**What is required:** Everything from the first line down to the line containing "from mathutils import Vector" should be reproduced exactly; please include nothing else.

>> Begin

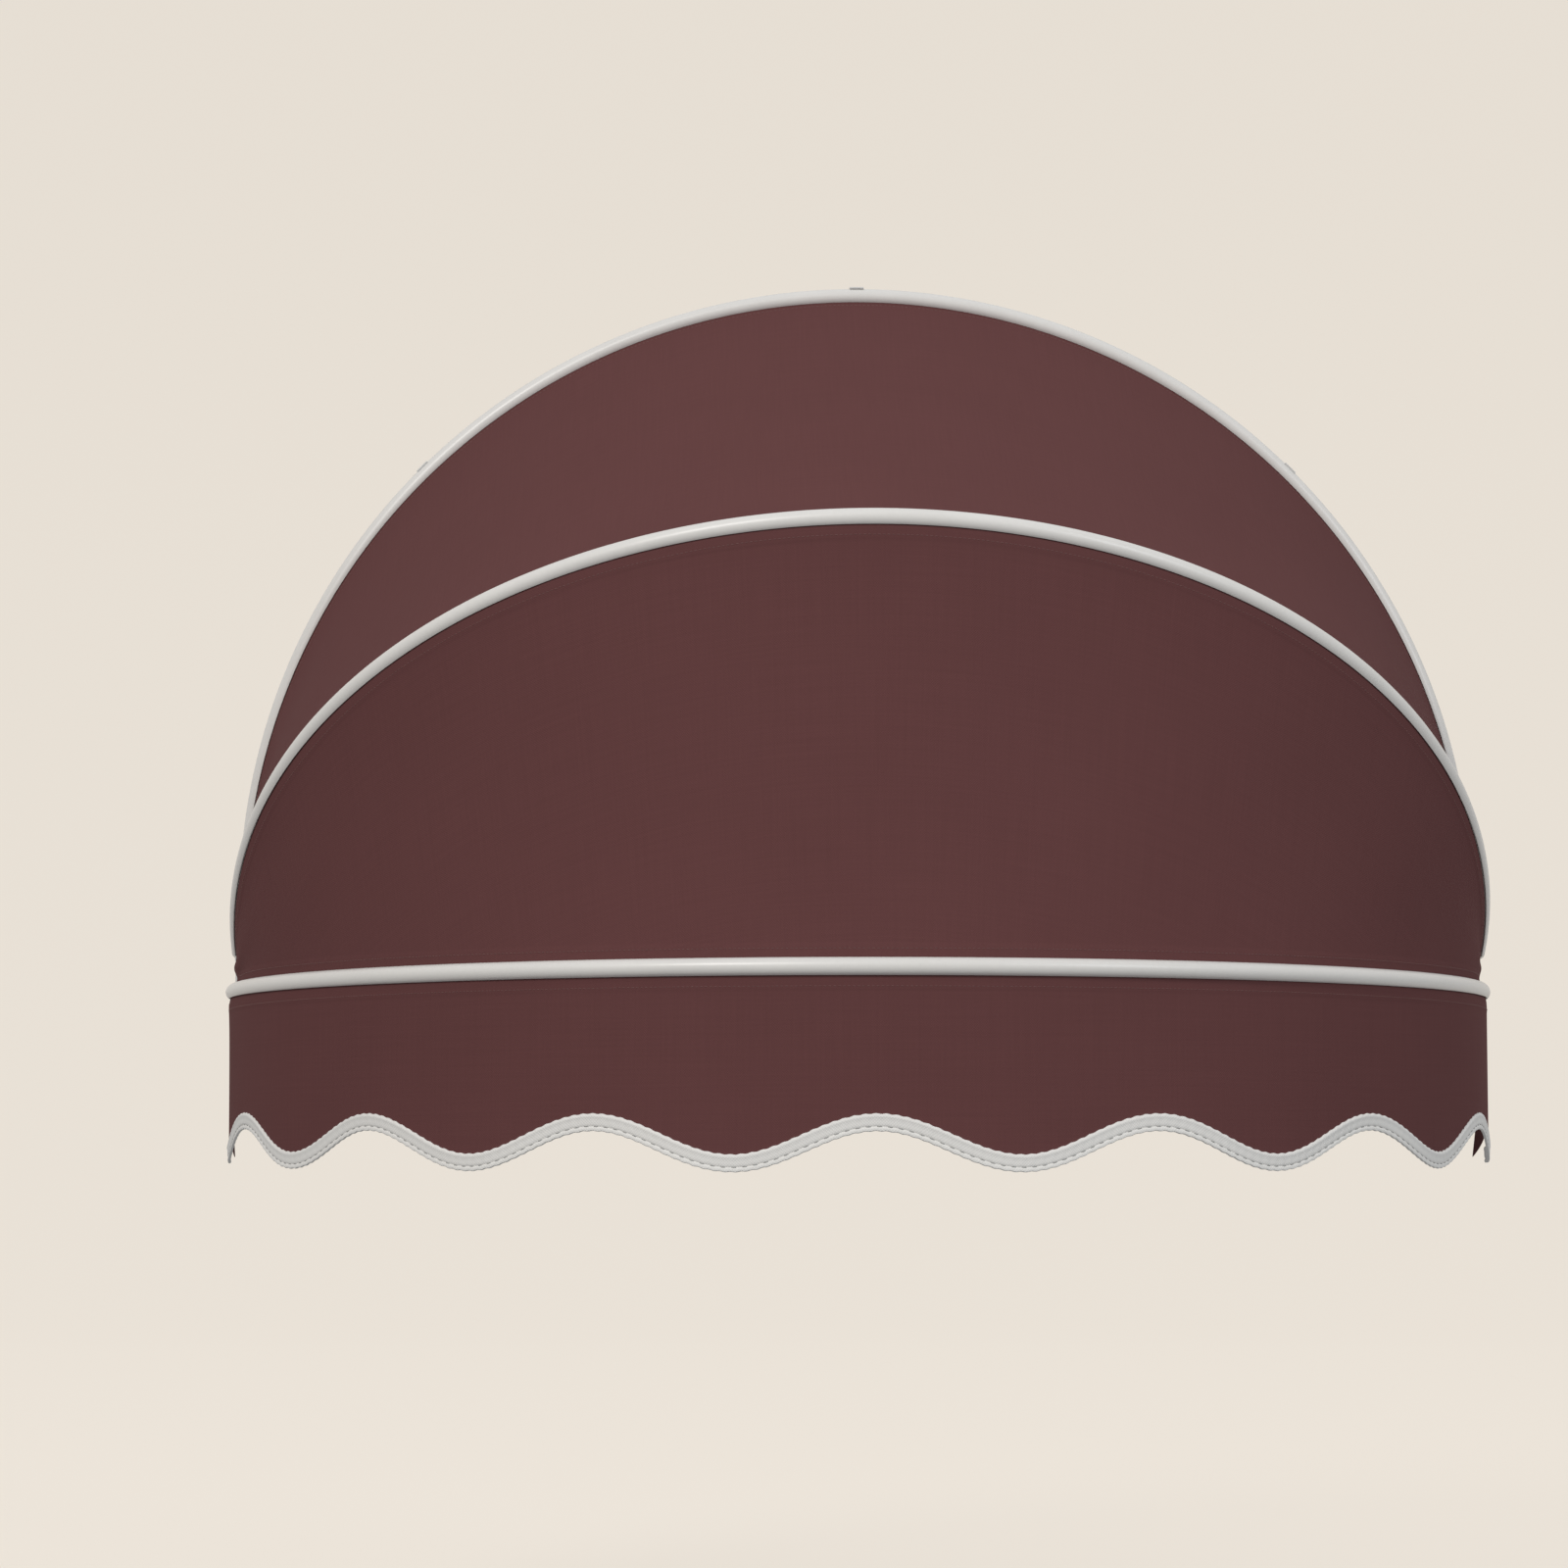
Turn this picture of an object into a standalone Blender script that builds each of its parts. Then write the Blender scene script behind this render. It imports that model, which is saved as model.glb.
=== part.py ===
"""Folding basket awning for a window: three hinged hoops, a cloth dome and a scalloped valance.

Metres, +Z up. The wall is the plane y = 0 and the awning stands out from it towards -Y.
The hinge axis of the hoops lies along X at z = 0. Left is -X, right is +X.
"""

from math import acos, asin, atan2, ceil, cos, hypot, pi, radians, sin, sqrt

import bmesh
import bpy
from mathutils import Vector

# Driving dimensions of the frame
HALF_WIDTH = 0.600
TUBE_RADIUS = 0.008
PIVOT_OFFSET = 0.040
WALL_HOOP_OFFSET = 0.014
WALL_HOOP_LEG = 0.092
MIDDLE_HOOP_LEG = 0.0759
MIDDLE_HOOP_TILT = radians(52.73)
FRONT_HOOP_TILT = radians(88.75)
FRONT_SPREAD = 0.012
WALL_HOOP_START = 0.038
MIDDLE_HOOP_START = 0.068
FRONT_HOOP_START = 0.040
HOOP_SEGMENTS = 32

# Section of the hoop tube: beading grooves and the middle chamber
GROOVE_MOUTH = 0.0022
GROOVE_LIP = 0.0015
CHANNEL_WIDTH = 0.0048
CHANNEL_DEPTH = 0.0033
GROOVE_LEAN = radians(12.0)
CHAMBER_WIDTH = 0.0112
CHAMBER_HEIGHT = 0.0034
ARC_STEP = radians(36.0)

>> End

**Exercise answer:**
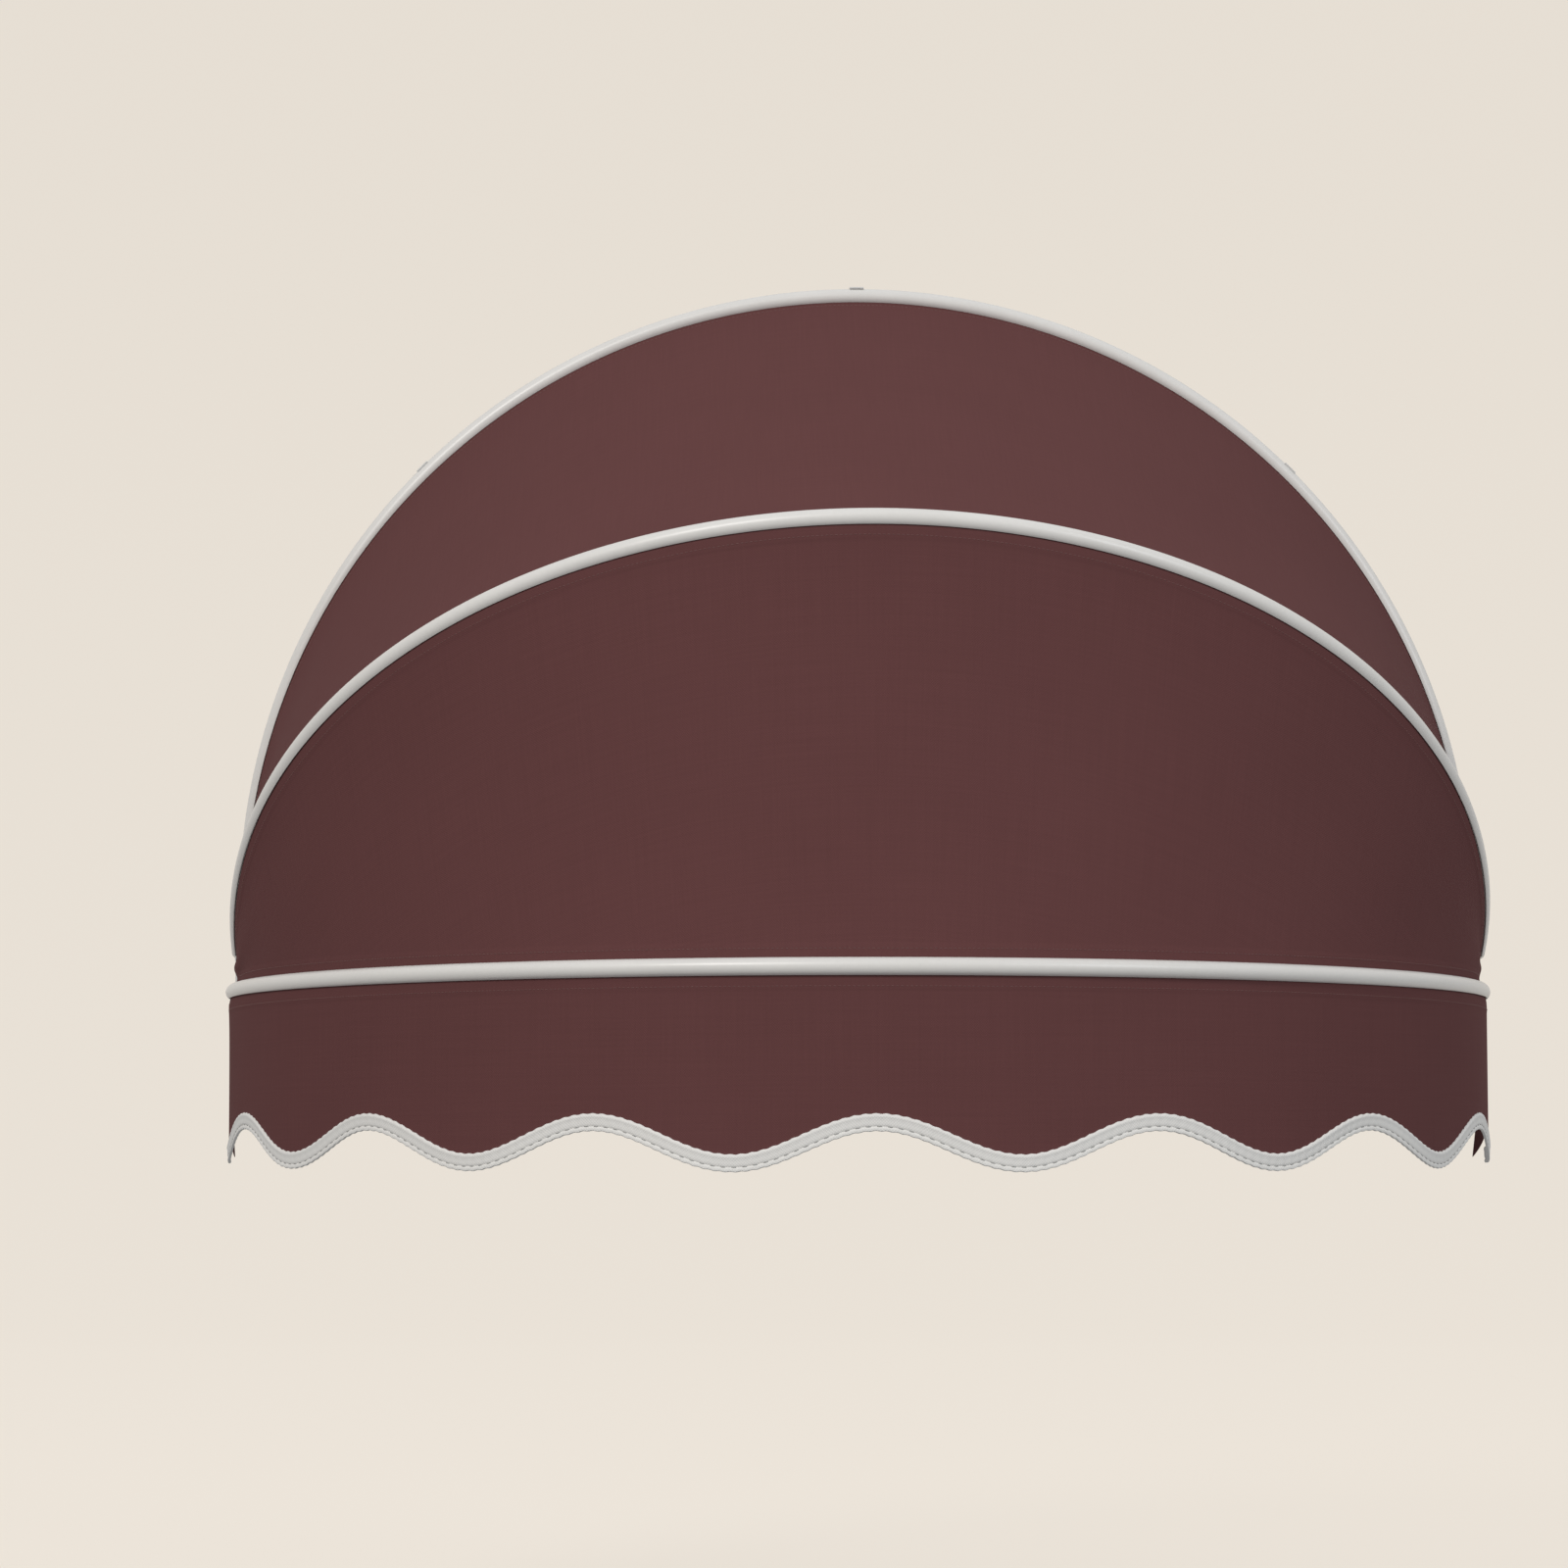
Turn this picture of an object into a standalone Blender script that builds each of its parts. Then write the Blender scene script behind this render. It imports that model, which is saved as model.glb.
=== part.py ===
"""Folding basket awning for a window: three hinged hoops, a cloth dome and a scalloped valance.

Metres, +Z up. The wall is the plane y = 0 and the awning stands out from it towards -Y.
The hinge axis of the hoops lies along X at z = 0. Left is -X, right is +X.
"""

from math import acos, asin, atan2, ceil, cos, hypot, pi, radians, sin, sqrt

import bmesh
import bpy
from mathutils import Vector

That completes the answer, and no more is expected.